Classical music makes me feel as though there is a world beyond this one — a universe that exists outside of us. When I listen to Dvorak’s Symphony no. 8, Allegretto grazioso or to Rachmaninoff’s Symphony no. 2, Op. 27, AdagioI feel as though there must be another magical world that hovers just above us — a world in which everything is just perfect, peaceful, and filled with happiness.
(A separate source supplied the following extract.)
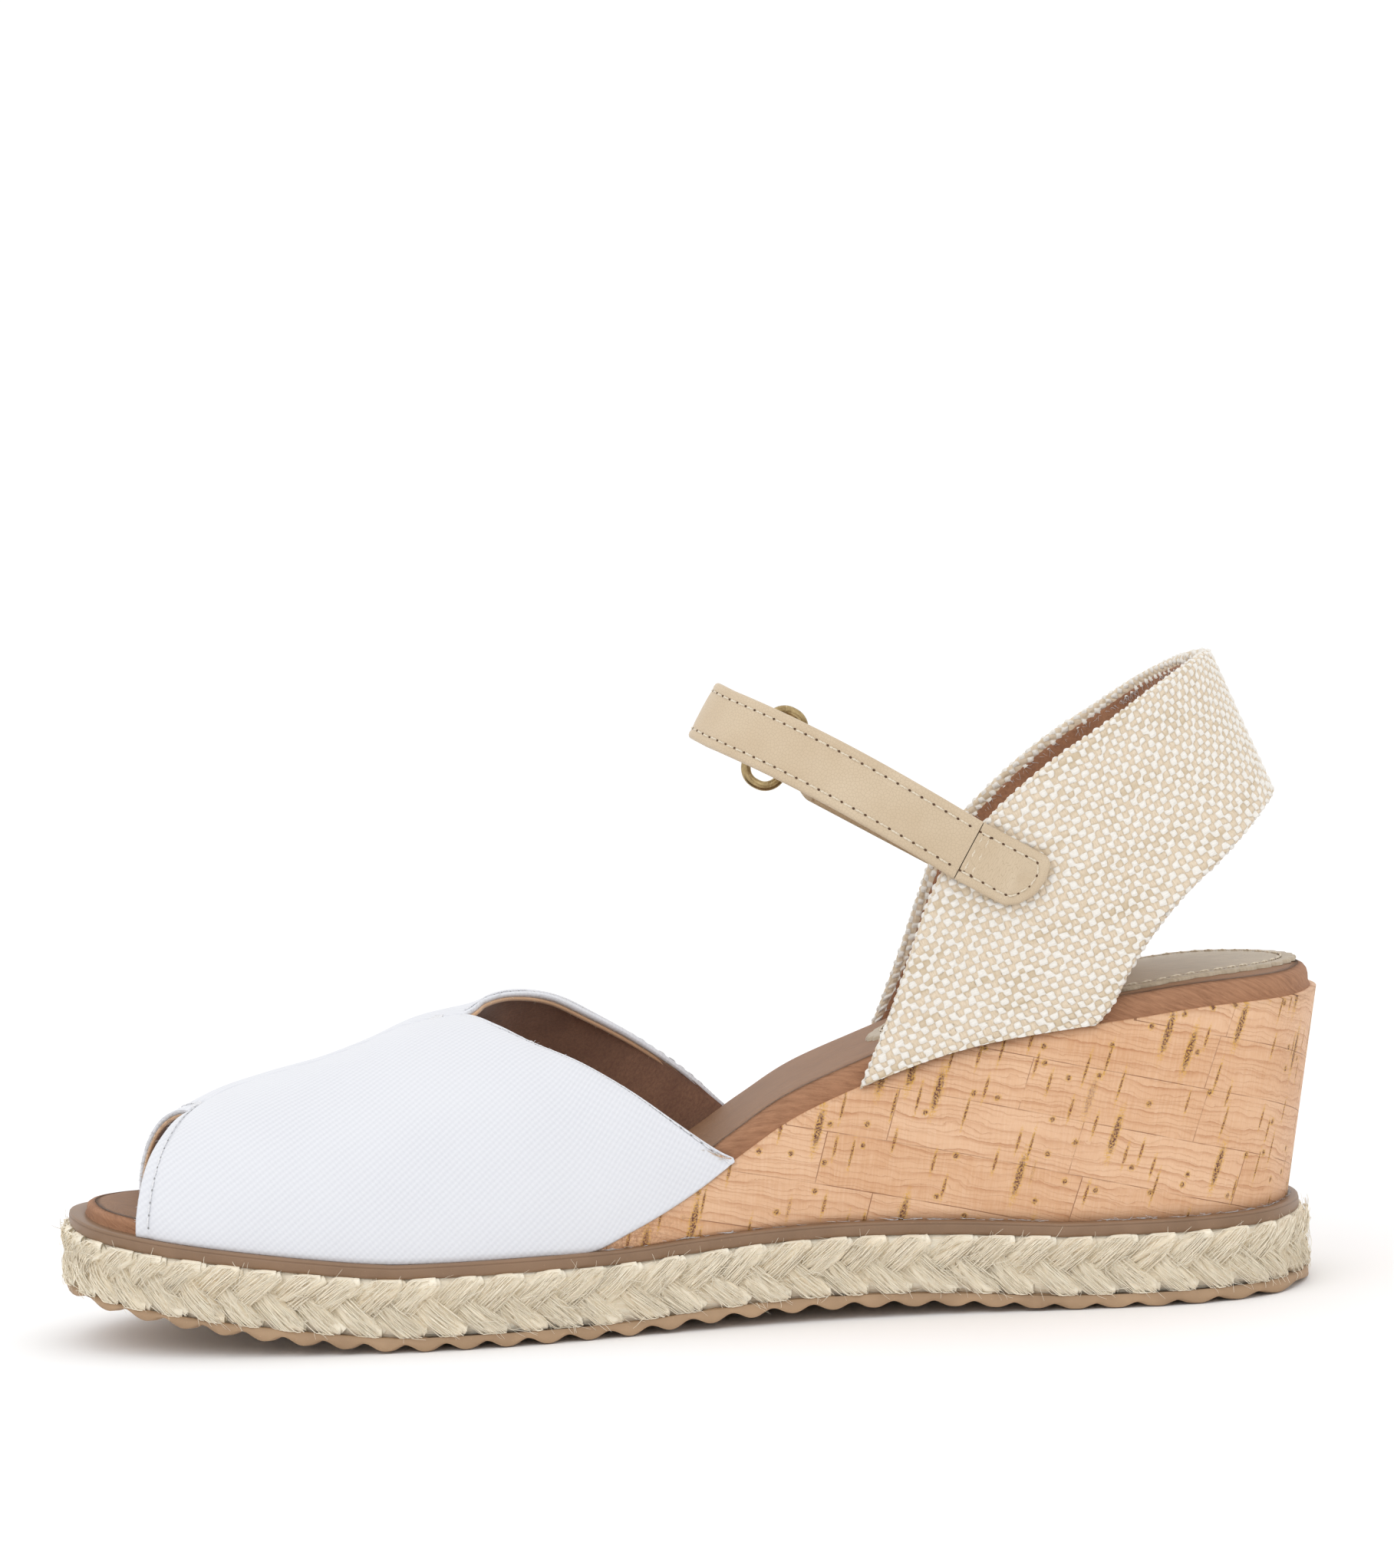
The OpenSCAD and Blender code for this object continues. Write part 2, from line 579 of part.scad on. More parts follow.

But it’s different when I listen to jazz. Classical music takes me to a place where everything is transcendental, contemplative if you will. Jazz brings me back down to earth. Jazz brings me down to what I know. The foot-tapping, head-bopping kind of jazz reminds me of that feeling I get when I’m so incredibly happy to be with friends, when I’m laughing so hard that my stomach aches all over, and when everything works out just the way I wanted it. That kind of jazz makes me feel happy to be me. The other kind of jazz — the achy withdrawal kind — makes me feel incredibly… weird. It makes me feel alone; it makes me feel like a wounded animal. A sad jazz song will make me feel as though someone is scooping the insides of my heart out to display it to the world. It makes me feel exposed; it makes me cry.

Jazz music is so raw. It’s a hands-on kind of music. I wish I could play in a jazz band; imagine how much fun it would be! Jazz music is not only a joy to listen to, it’s also such a joy to watch. There’s just something about the way the instruments come together; it’s so damn beautiful. The clicking of the piano keys, the thumbing of the bass, the soulful tunes of the saxophone, the blaring melodies of the trumpet, and the tapping of the drum…. That is music my friend. That is music.

The video clip below is the perfect example of the in-your-face kind of jazz I was talking about. The clip features Bing Crosby and Louis Armstrong’s jazz band from the excellent movie High Society (staring Bing Crosby, Frank Sinatra, and Grace Kelly).

I heard Chet Baker for the first time on the radio the other day. His rendition of My Funny Valentine made me want to curl up into a ball on my empty bed — no pillows, no blanket, nothing.